A quien no le ha pasado contemplar a nuestros niños mientras duermen y pensar, que angelito, que cosita preciosa que me ha enviado Dios.
Pero….. A quien no le ha pasado, también, verlos en medio del torbellino de energía inagotable en el que transcurren sus días y, por lo tanto, los nuestros y pensar Dios esté niño es un demonio.
Cada niño tiene su momento de ángel dulce, tierno, amoroso. Y su su momento de fiera enardecida.

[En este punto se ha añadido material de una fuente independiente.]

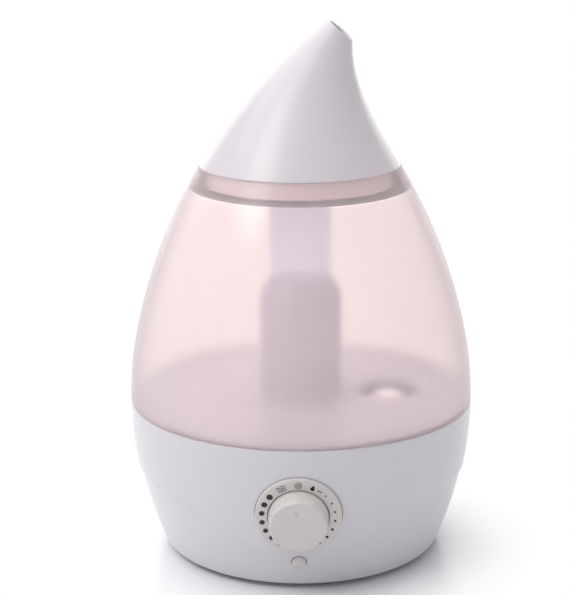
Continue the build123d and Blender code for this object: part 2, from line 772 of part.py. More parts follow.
export_step(tank_shell.part, "parts/tank_shell.step")

with BuildPart() as tank_floor:
    with Locations((0, 0, floor_low)):
        Cylinder(tank_radius(floor_low, tank_wall) - 0.1, floor_high - floor_low, align=upright)
    # ring that drops inside the casing and stands on the deck
    with Locations((0, 0, deck_high)):
        Cylinder(100.6, floor_low - deck_high, align=upright)
        Cylinder(98.4, floor_low - deck_high, align=upright, mode=Mode.SUBTRACT)
    # wide mist sleeve, and the throat that narrows to the tube
    with Locations((0, 0, floor_high)):
        Cylinder(sleeve_radius, sleeve_top - floor_high, align=upright)
    with BuildSketch(Plane.XY.offset(sleeve_top)):
        Circle(sleeve_radius)
    with BuildSketch(Plane.XY.offset(sleeve_top + 8)):
        Circle(tube_radius + 1.8)
    loft()
    with Locations((0, 0, floor_low)):
        Cylinder(sleeve_radius - tube_wall, sleeve_top - floor_low, align=upright, mode=Mode.SUBTRACT)
        Cylinder(tube_radius + 0.1, 90, align=upright, mode=Mode.SUBTRACT)
    # filler neck
    with Locations((neck_x, 0, floor_low)):
        Cylinder(neck_radius, 12.2, align=hanging)
        Cylinder(neck_radius - 2.8, 12.2, align=hanging, mode=Mode.SUBTRACT)
        Cylinder(neck_radius - 2.8, 5, align=upright, mode=Mode.SUBTRACT)
tank_floor.part.label = "tank_floor"
export_step(tank_floor.part, "parts/tank_floor.step")

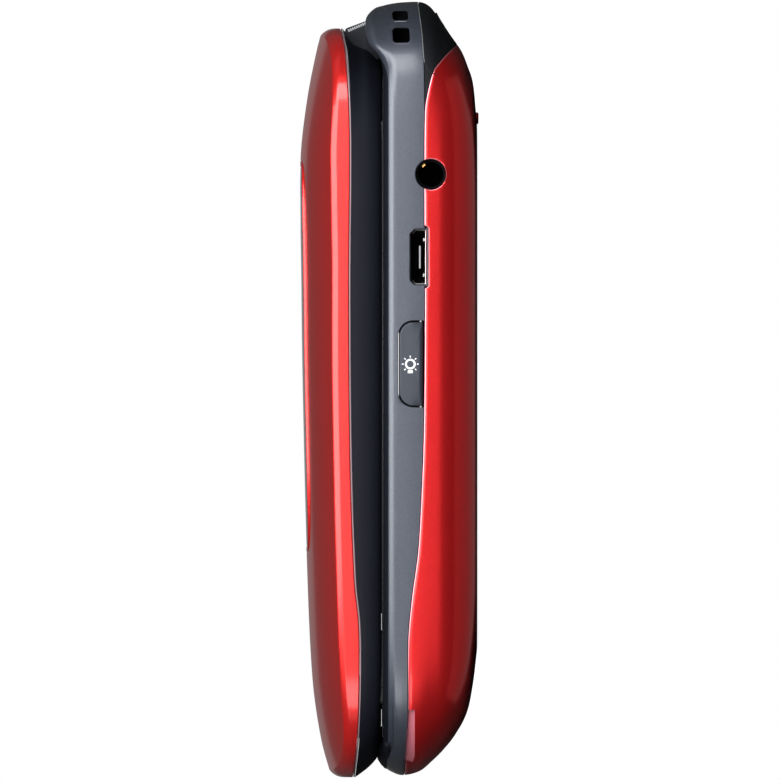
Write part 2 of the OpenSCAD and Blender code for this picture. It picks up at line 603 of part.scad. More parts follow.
module headphone_jack() color(black) difference() {
    union() {
        block([12.2, 25.2], [jack_at[0] - 3, jack_at[0] + 3], [jack_at[1] - 2.6, board_z[0]]);
        rod(2.1, 25.1, half_w - wall - 0.1, jack_at[0], jack_at[1]);
    }
    rod(jack_bore_r, 12.9, half_w, jack_at[0], jack_at[1]);
}
module loudspeaker() color("#2a2a2a") difference() {
    post(speaker_r, speaker_at[0], speaker_at[1], [1.75, 5.1]);
    post(speaker_r - 1.2, speaker_at[0], speaker_at[1], [1.6, 2.1]);
}
module speaker_mesh() color(steel) slab([-14.6, -3.4], [26.6, 34.4], [1.42, 1.6], 1);
motor_y = 20;
motor_z = 4.9;
module vibration_motor() color(steel) {
    rod(2, 6, 15, motor_y, motor_z);
    rod(1.8, 15.2, 17.2, motor_y, motor_z);
    rod(0.4, 14.9, 15.3, motor_y, motor_z);
    block([7, 14], [motor_y - 1, motor_y + 1], [motor_z + 1.5, chassis_z[0]]);
}
module microphone() color(steel) post(1.7, 0, mic_y, [board_z[1], 12.2]);
module antenna() color(gold) difference() {
    block([-16, 16], [42, 47.8], [4.4, chassis_z[0]]);
    block([-14.5, 14.5], [41, 46.6], [4, 6.4]);
}
module torch_led() color("#e8e2c0") {
    block([led_at[0] - 1.6, led_at[0] + 1.6], [46.2, 47.4], [board_z[1] - 2.6, board_z[1] + 0.7]);
    translate([led_at[0], 47.3, led_at[1]]) rotate([-90, 0, 0]) cylinder(r = 1.2, h = 1.8, $fn = 32);
}
module torch_lens() color("#dfe6ee")
    translate([led_at[0], 50.2, led_at[1]]) rotate([-90, 0, 0]) cylinder(r = 1.7, h = 2.4, $fn = 32);
module base_screws() color(steel) both_sides() for (b = boss_at) difference() {
    union() {
        post(screw_r, b[0], b[1], [7, 11.4]);
        post(1.7, b[0], b[1], [6.3, chassis_z[0]]);
    }
    for (a = [0, 90]) translate([b[0], b[1], 6.35]) rotate(a) cube([2, 0.4, 0.4], center = true);
}

// Slice of the shell between the battery cover's edge and the grey housing's edge
hump_outer = [0, 0.1, 0.22, 0.36, 0.5, 0.65, 0.8, 0.9, 1];
function hump_slice(p) = let (y = p[1] * half_l, lo = cover_edge(y) + 2 * small,
    hi = housing_edge(y) - small) concat(
    [for (f = hump_outer) base_point(p, lo + f * (hi - lo), 0)],
    [for (f = [1, 0.75, 0.5, 0.25, 0]) base_point(p, lo + f * (hi - lo), wall)]);
hump_from = 0.345; // where along the plan outline the slice starts
hump_steps = 9;
hump_plan = concat(
    [for (i = [0 : hump_steps]) plan_point(hump_from + (1 - hump_from) * i / hump_steps, -1, 1)],
    [for (i = [hump_steps - 1 : -1 : 0]) plan_point(hump_from + (1 - hump_from) * i / hump_steps, 1, 1)]);
// Side view of the slope that the lid's neck swings down to
swing_line = [[hinge_y - 0.15, 8.55], [53.4, 6.2], [54.6, 4.2], [60, 4.2], [60, 9.5], [hinge_y - 0.15, 9.5]];

module antenna_cover() color(black) {
    difference() {
        skin([for (p = hump_plan) hump_slice(p)]);
        across(-ear_x, ear_x) polygon(swing_line);
    }
    across(-ear_x, ear_x) polygon([[hinge_y - 0.15, 8.5], [53.4, 6.15], [52.6, 5.7], [hinge_y - 0.15, 7.3]]);
}

module battery_cover() color(red) difference() {
    union() {
        skin(concat(
            [for (f = [0, 0.04, 0.12, 0.25, 0.45, 0.7])
                base_ring(function (y) back_z + f * (cover_edge(y) - back_z))],
            [for (inset = [0, wall]) base_ring(function (y) cover_edge(y), inset)],
            [for (f = [0.6, 0.25, 0]) base_ring(function (y) 1.4 + f * (cover_edge(y) - 1.4),
                wall + 0.8 * pow(1 - f, 3))]));
        slab([-9, 9], ridge, [0, 1], 0.75);
    }
    rod(jack_hole_d / 2, 22, half_w + cut, jack_at[0], jack_at[1]);
    across(23, half_w + cut) polygon([[usb_y[0] - 0.3, 7.15], [usb_y[1] + 0.3, 7.15],
        [usb_y[1] + 0.3, 10], [usb_y[0] - 0.3, 10]]);
    // Notch for a fingernail, cut part way into the wall
    difference() {
        block([half_w - 10, half_w + cut], pry_notch_y, [9.05, 12]);
        linear_extrude(20) polygon([for (p = unit) [(half_w - 0.8) * p[0], (half_l - 1.5) * p[1]]]);
    }
    for (i = [-2 : 2]) slab([speaker_at[0] - 5, speaker_at[0] + 5],
        [speaker_at[1] + i * 1.7 - 0.4, speaker_at[1] + i * 1.7 + 0.4], [0, 3], 0.39);
}

lid_cover();
lid_frame();
outer_display_bezel();
outer_display_lens();
outer_display_module();
camera_module();
camera_ring();
lid_circuit_board();
main_display_module();
main_display_lens();
earpiece_speaker();
earpiece_mesh();
lid_bumpers();
lid_screws();
lid_screw_plugs();
hinge_cartridge();
display_flex_cable();
front_housing();
keypad_fascia();
keypad_membrane();
main_circuit_board();
shield_cans();
rear_housing();
antenna_cover();
battery_cover();
battery();
battery_contacts();
sim_holder();
micro_usb_port();
headphone_jack();
loudspeaker();
speaker_mesh();
vibration_motor();
microphone();
antenna();
torch_led();
torch_lens();
hinge_brackets();
hinge_pins();
base_screws();
number_key(0);  // key_1
number_key(1);  // key_2
number_key(2);  // key_3
number_key(3);  // key_4
number_key(4);  // key_5
number_key(5);  // key_6
number_key(6);  // key_7
number_key(7);  // key_8
number_key(8);  // key_9
number_key(9);  // key_star
number_key(10);  // key_0
number_key(11);  // key_hash
call_key();
end_key();
soft_key_left();
soft_key_right();
navigation_ring();
ok_key();
torch_key();
volume_key();
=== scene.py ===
"""A flip phone, closed and lying on its back, seen square on from the side with its sockets.

The shells are worked out as surfaces over one plan outline. Every length in this file is in
millimetres, up to the moment when a piece's points go into its mesh.
"""

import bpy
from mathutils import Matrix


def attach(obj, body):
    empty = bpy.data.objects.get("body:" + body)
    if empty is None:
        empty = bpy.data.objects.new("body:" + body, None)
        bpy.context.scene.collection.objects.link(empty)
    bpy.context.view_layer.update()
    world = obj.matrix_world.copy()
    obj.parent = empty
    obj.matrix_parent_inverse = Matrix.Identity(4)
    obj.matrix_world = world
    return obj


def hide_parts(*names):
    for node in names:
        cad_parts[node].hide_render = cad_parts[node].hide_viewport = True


bl_info = {
    "name": "Flip Phone",
    "version": (1, 0, 0),
    "blender": (4, 5, 0),
    "location": "View3D > Sidebar > Flip Phone",
    "description": "Dresses the frame of a flip phone with its shells, keys, sockets and finishes",
    "category": "Add Mesh",
}

import functools
import math

import bpy
import numpy as np
from bpy.props import FloatProperty, FloatVectorProperty, PointerProperty
from mathutils import Matrix, Vector

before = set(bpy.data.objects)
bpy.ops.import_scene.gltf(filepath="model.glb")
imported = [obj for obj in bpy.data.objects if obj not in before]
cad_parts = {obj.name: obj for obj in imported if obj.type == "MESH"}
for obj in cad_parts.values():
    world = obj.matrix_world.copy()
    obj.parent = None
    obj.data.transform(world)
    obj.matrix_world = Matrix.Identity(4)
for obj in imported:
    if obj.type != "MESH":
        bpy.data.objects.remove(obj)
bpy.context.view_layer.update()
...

En el que nosotros, sus padres, nos vemos acorralados contra la pared por un bodoque en miniatura que vino a manipular nuestras vidas.

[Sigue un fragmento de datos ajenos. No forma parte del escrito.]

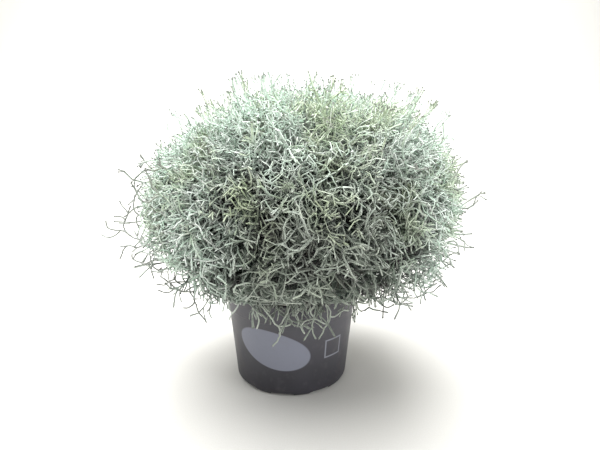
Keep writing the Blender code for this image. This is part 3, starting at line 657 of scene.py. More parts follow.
def inside(points, owner, slack, hubs):
    """True where a point lies in the dome, above the skirt, off the pot, in the box and in its own spray."""
    beyond = beyond_dome(points)
    fits = (beyond < slack) & (beyond > -SHELL_DEPTH)
    fits &= (points[:, 2] > skirt_height(points)) | in_apron(points)
    fits &= (from_axis(points) > CLEAR_RADIUS) | (points[:, 2] > CLEAR_HEIGHT)
    fits &= ((points > BOX_LOW + BOX_MARGIN) & (points < BOX_HIGH - BOX_MARGIN)).all(axis=1)
    nearest = np.linalg.norm(points[:, None, :] - hubs[None], axis=2).argmin(axis=1)
    return fits & (nearest == owner)


def fork(bush, tips, ways, spread_deg, rng, pull=0.0):
    """New stretches from each tip: headings on a cone round the tip's own, bent outwards.

    A stretch's heading is cos(cone) * axis + sin(cone) * (cos(turn) * side + sin(turn) * third), plus a
    share of the direction away from the middle of the dome. Its length falls towards the outline. In the
    loose lower part the leading stretch bends on in the plane of the last bend, which makes arcs, and
    near the hem it turns up.
    """
    ways = np.broadcast_to(ways, len(tips))
    parent = np.repeat(tips, ways)
    count = len(parent)
    number = np.arange(count) - np.repeat(np.cumsum(ways) - ways, ways)
    turn = 2 * np.pi * number / np.repeat(ways, ways) + rng.normal(0, TURN_SCATTER, count)
    cone = np.radians(rng.uniform(*spread_deg, count))
    start, axis, side = bush["place"][parent], bush["heading"][parent], bush["side"][parent]
    lowness, hem = lowness_of(start), side_hem(start)
    leading = (number == 0) & (rng.uniform(size=count) < LEADING)
    cone = np.where(leading, LEADING_SHARE * cone, cone)
    curling = (number == 0) & (rng.uniform(size=count) < lowness)
    cone = np.where(curling, np.radians(rng.uniform(*CURL_DEG, count)), cone)
    turn = np.where(curling, 0.0, turn)
    around = np.cos(turn)[:, None] * side + np.sin(turn)[:, None] * np.cross(axis, side)
    heading = np.cos(cone)[:, None] * axis + np.sin(cone)[:, None] * around
    lift = (UPTURN * hem - DROOP * lowness)[:, None] * UP
    depth = ramp(-beyond_dome(start), STRETCH_DEEP)
    outward = OUTWARD + TIP_OUTWARD * (1 - depth) * (1 - lowness)
    heading = unit(heading + outward[:, None] * unit(start - DOME_CENTRE) + lift + pull)
    length = along(STRETCH, depth) + STRETCH_LOOSE * lowness + STRETCH_HEM * hem
    length *= rng.uniform(*STRETCH_SPREAD, count)
    next_side = unit(np.cross(heading, side) + SIDE_SCATTER * rng.normal(size=side.shape))
    next_side = unit(squared(np.where(curling[:, None], side, next_side), heading))
    return parent, start + length[:, None] * heading, heading, next_side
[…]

Nadie se salva de eso, en mayor o menor medida, vivimos con nuestros hijos momentos de ternura inmensa y momentos de locura desbordada. Momentos de besos pegajosos y abrazos infinitos, momentos de llantos, caprichos, rabietas y gritos.
Con el tiempo nos volvemos expertos en esos cambios de humor y tenemos herramientas y recursos para cuando la cosa se pone fea.
Pero todo padre de un niño pequeño sabe lo que es vivir el minuto a minuto, el segundo a segundo al límite.
Sea cual sea el papel que sus pequeños cerebritos quieran interpretar, hay algo que no cambia, que se mantiene intacto y crece día a día…..el amor inmenso que sentimos por nuestros angelitos/demonios.